Supplied data:
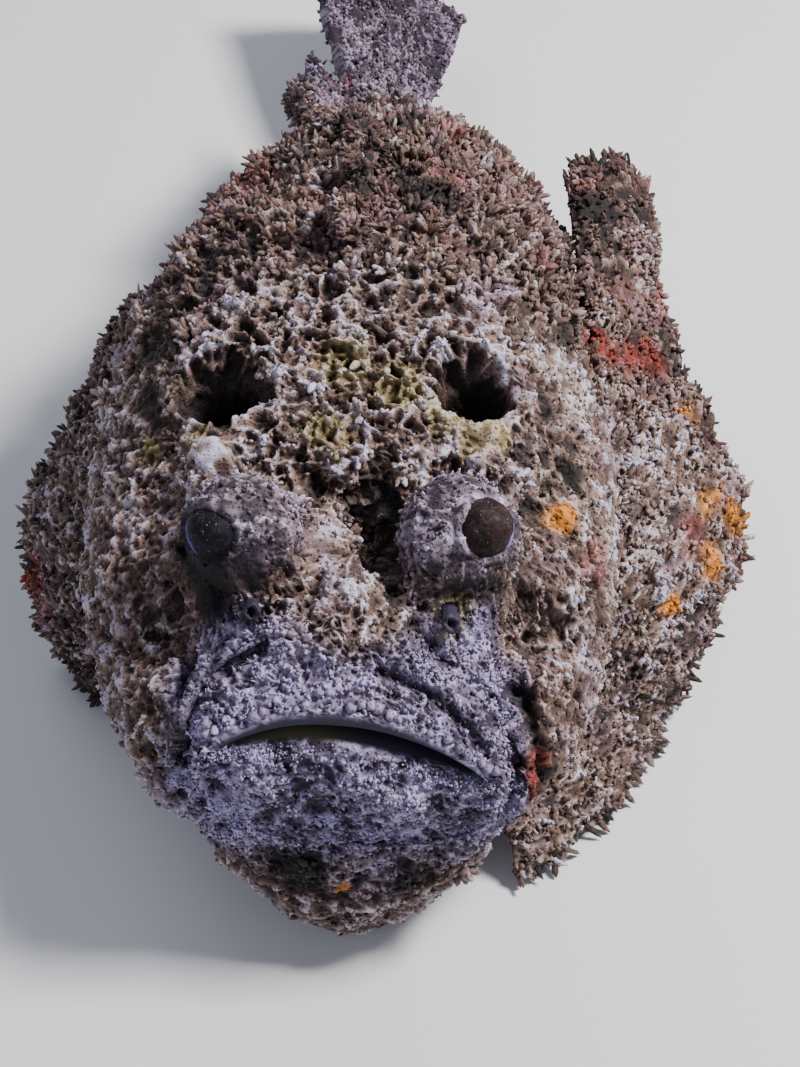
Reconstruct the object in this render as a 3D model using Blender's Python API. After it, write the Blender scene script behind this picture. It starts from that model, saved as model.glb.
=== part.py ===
"""A resting reef stonefish, life size, as a still museum model.

Metres, +Z up. The fish faces -Y and its left side is +X. The origin is on the floor under the belly.
Shape sizes are written in millimetres and scaled by MM when meshes are made.
"""

import math

import bpy
import bmesh
import numpy as np
from mathutils import Vector

MM = 0.001

# Driving sizes, in millimetres
BODY_LENGTH = 282.0  # lips to the root of the tail fin
BODY_DEPTH = 118.0  # floor to the highest point of the back
HEAD_HALF_WIDTH = 68.0
BELLY_ORIGIN = 100.0  # how far the origin lies behind the lips
SEAM = 0.3  # gap between touching nodes
AROUND = 54  # points round each body ring
SEED = 11

EYE_PLACE = (26.5, 38.0, 95.0)  # centre of the bony knob that carries the eye
EYE_RADIUS = 7.6
EYE_LOOK = (0.64, -0.42, 0.643)  # which way the left eye faces
EYE_SET = 6.5  # how far the eyeball sits out from the middle of its knob

# Rings of the body, from inside the mouth to the tail. Each is:
# top point (y, z), bottom point (y, z), half width, bottom squareness, droop of the sides, all in mm
RINGS = [
    ((14.0, 68.6), (14.0, 66.6), 19.0, 2.0, 7.0),
    ((3.0, 71.6), (3.0, 68.8), 26.0, 2.0, 7.5),
    ((-2.0, 74.4), (-3.5, 68.4), 31.0, 2.0, 8.0),
    ((3.0, 79.0), (-9.0, 61.0), 36.0, 2.0, 8.0),
    ((12.0, 83.0), (-12.0, 49.0), 41.0, 2.0, 6.0),
    ((24.0, 86.0), (-15.0, 33.0), 46.0, 2.0, 4.0),
    ((36.0, 88.0), (-18.0, 21.0), 52.0, 1.8, 2.0),
    ((50.0, 91.0), (-17.0, 9.0), 58.0, 1.6, 1.0),
    ((64.0, 96.0), (-10.0, 1.0), 63.0, 1.6, 0.0),
    ((80.0, 104.0), (12.0, -1.5), 67.0, 1.7, 0.0),
    ((96.0, 112.0), (44.0, -2.0), HEAD_HALF_WIDTH, 2.1, 0.0),
    ((112.0, 117.0), (80.0, -2.0), 67.0, 2.5, 0.0),
    ((131.0, BODY_DEPTH), (116.0, -2.0), 63.0, 2.8, 0.0),
    ((152.0, 113.0), (146.0, -2.0), 57.0, 2.7, 0.0),
    ((176.0, 102.0), (174.0, -2.0), 52.0, 2.6, 0.0),
    ((201.0, 87.0), (200.0, -1.0), 45.0, 2.4, 0.0),
    ((225.0, 71.0), (225.0, 3.0), 35.0, 2.2, 0.0),
    ((248.0, 56.0), (248.0, 8.0), 23.0, 2.0, 0.0),
    ((267.0, 47.0), (267.0, 12.0), 13.0, 2.0, 0.0),
    ((BODY_LENGTH, 45.0), (BODY_LENGTH, 13.0), 7.0, 2.0, 0.0),
]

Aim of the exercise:
Write out the material exactly as given.

Expected answer:
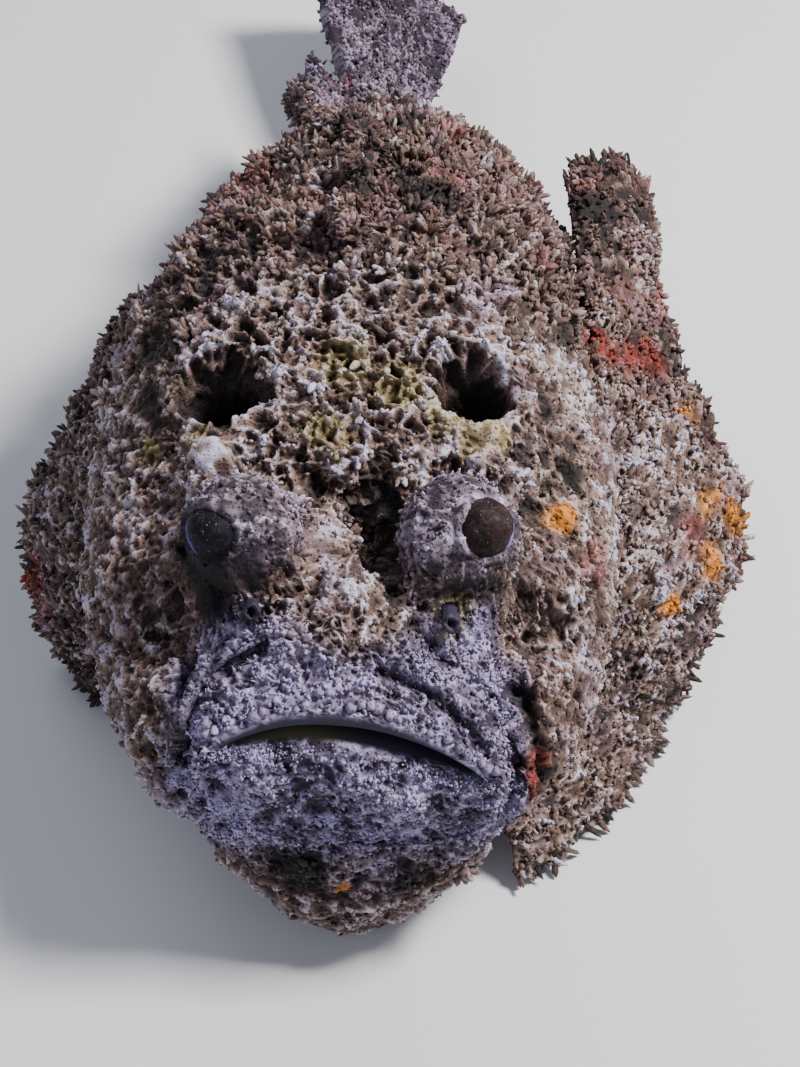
Reconstruct the object in this render as a 3D model using Blender's Python API. After it, write the Blender scene script behind this picture. It starts from that model, saved as model.glb.
=== part.py ===
"""A resting reef stonefish, life size, as a still museum model.

Metres, +Z up. The fish faces -Y and its left side is +X. The origin is on the floor under the belly.
Shape sizes are written in millimetres and scaled by MM when meshes are made.
"""

import math

import bpy
import bmesh
import numpy as np
from mathutils import Vector

MM = 0.001

# Driving sizes, in millimetres
BODY_LENGTH = 282.0  # lips to the root of the tail fin
BODY_DEPTH = 118.0  # floor to the highest point of the back
HEAD_HALF_WIDTH = 68.0
BELLY_ORIGIN = 100.0  # how far the origin lies behind the lips
SEAM = 0.3  # gap between touching nodes
AROUND = 54  # points round each body ring
SEED = 11

EYE_PLACE = (26.5, 38.0, 95.0)  # centre of the bony knob that carries the eye
EYE_RADIUS = 7.6
EYE_LOOK = (0.64, -0.42, 0.643)  # which way the left eye faces
EYE_SET = 6.5  # how far the eyeball sits out from the middle of its knob

# Rings of the body, from inside the mouth to the tail. Each is:
# top point (y, z), bottom point (y, z), half width, bottom squareness, droop of the sides, all in mm
RINGS = [
    ((14.0, 68.6), (14.0, 66.6), 19.0, 2.0, 7.0),
    ((3.0, 71.6), (3.0, 68.8), 26.0, 2.0, 7.5),
    ((-2.0, 74.4), (-3.5, 68.4), 31.0, 2.0, 8.0),
    ((3.0, 79.0), (-9.0, 61.0), 36.0, 2.0, 8.0),
    ((12.0, 83.0), (-12.0, 49.0), 41.0, 2.0, 6.0),
    ((24.0, 86.0), (-15.0, 33.0), 46.0, 2.0, 4.0),
    ((36.0, 88.0), (-18.0, 21.0), 52.0, 1.8, 2.0),
    ((50.0, 91.0), (-17.0, 9.0), 58.0, 1.6, 1.0),
    ((64.0, 96.0), (-10.0, 1.0), 63.0, 1.6, 0.0),
    ((80.0, 104.0), (12.0, -1.5), 67.0, 1.7, 0.0),
    ((96.0, 112.0), (44.0, -2.0), HEAD_HALF_WIDTH, 2.1, 0.0),
    ((112.0, 117.0), (80.0, -2.0), 67.0, 2.5, 0.0),
    ((131.0, BODY_DEPTH), (116.0, -2.0), 63.0, 2.8, 0.0),
    ((152.0, 113.0), (146.0, -2.0), 57.0, 2.7, 0.0),
    ((176.0, 102.0), (174.0, -2.0), 52.0, 2.6, 0.0),
    ((201.0, 87.0), (200.0, -1.0), 45.0, 2.4, 0.0),
    ((225.0, 71.0), (225.0, 3.0), 35.0, 2.2, 0.0),
    ((248.0, 56.0), (248.0, 8.0), 23.0, 2.0, 0.0),
    ((267.0, 47.0), (267.0, 12.0), 13.0, 2.0, 0.0),
    ((BODY_LENGTH, 45.0), (BODY_LENGTH, 13.0), 7.0, 2.0, 0.0),
]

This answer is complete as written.